My remote buddy and I play hearthstone together while skyping. Because it’s a card game it leaves plenty of time to chat, and it’s free, colorful and simple enough to get started with even if you aren’t familiar with collectible card games.
posted by acanthous at 4:18 AM on October 3, 2018


Discord is a good choice for communication. It has decent voice chat and there’s a client for pretty much every platform under the sun. You can create your own private server that’ll last until you explicitly delete it.

It even supports screen sharing so you might be able to watch something on Netflix if it allows that sort of thing.
posted by Gev at 4:51 AM on October 3, 2018


Given the type of games you like and grew up on, I'd also recommend The Witness. It's not two-player, but I think it would be a very enjoyable game to play simultaneously. There is hardly any audio, no script to follow, and the pace is extremely relaxed. The map is quite small and it's very easy to describe where you are. Its puzzles often benefit from having a second opinion handy, or tag-team efforts at solving them.
posted by snarfois at 5:43 AM on October 3, 2018


The r/LongDistance subreddit has a lot of great posts with tools and suggestions for shows/games that people can watch/play/share together online.
posted by Jairus at 5:54 AM on October 3, 2018 [1 favorite]
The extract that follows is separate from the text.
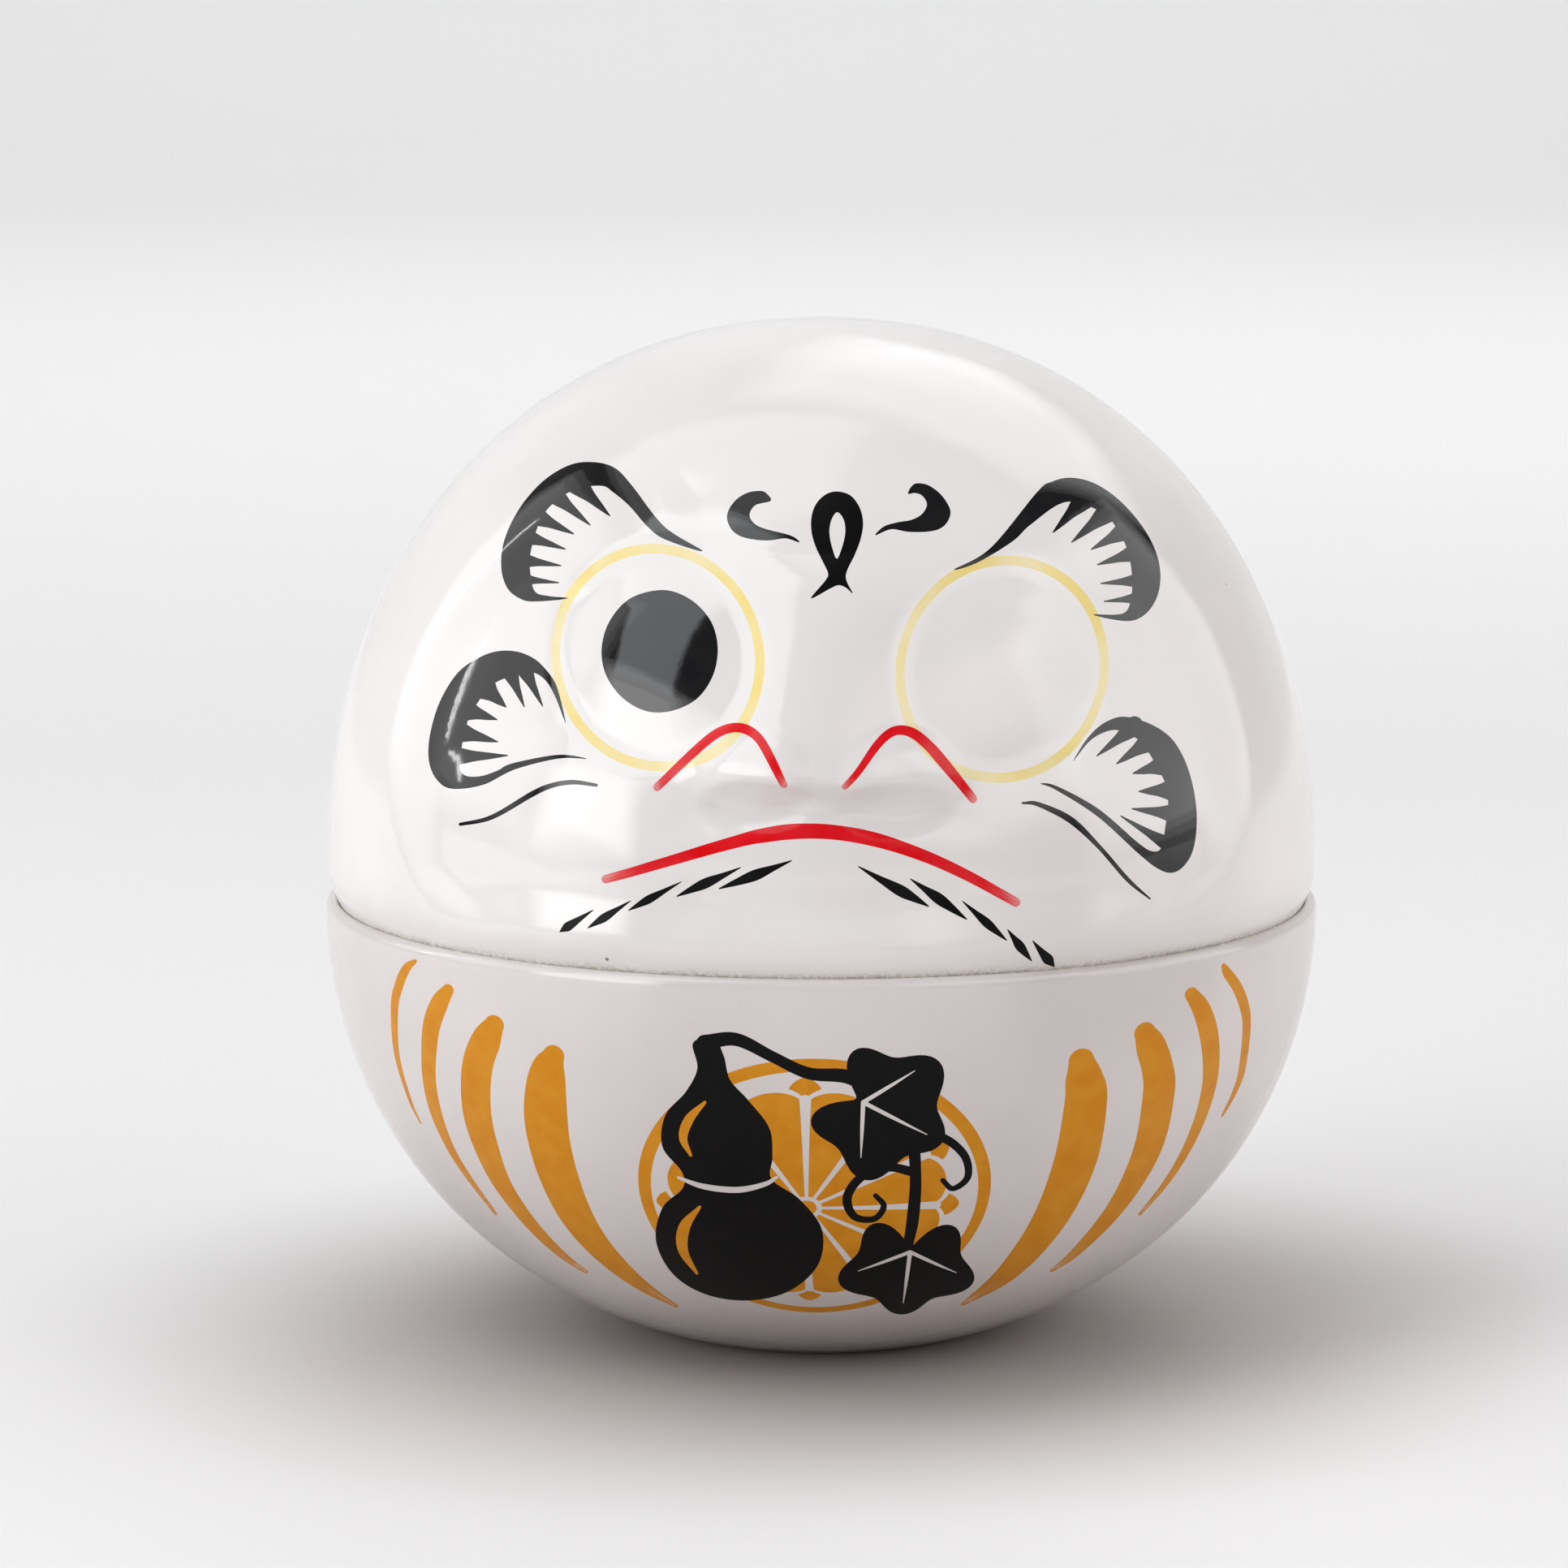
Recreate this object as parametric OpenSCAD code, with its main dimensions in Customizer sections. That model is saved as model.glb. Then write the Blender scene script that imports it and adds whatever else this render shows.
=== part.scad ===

I have found the new Stardew Valley multiplayer an extremely pleasant way to hang out with someone remotely, since you are kind of just running around together doing errands. If you use Steam's voice chat feature, you can chat about what you're doing together in the game, and it's low-key enough that you can also just chat about life stuff too.
posted by ITheCosmos at 7:18 AM on October 3, 2018 [1 favorite]


My friends and I sometimes play the Jackbox online party games remotely. The gameplay is all online and we use various video chat services to handle seeing each other and voice. They're best with more people so you could use it to also meet each other's friends.
posted by Candleman at 8:02 AM on October 3, 2018


Response by poster: We’re having a great time playing Witcher using Discord. She plays, I am the peanut gallery.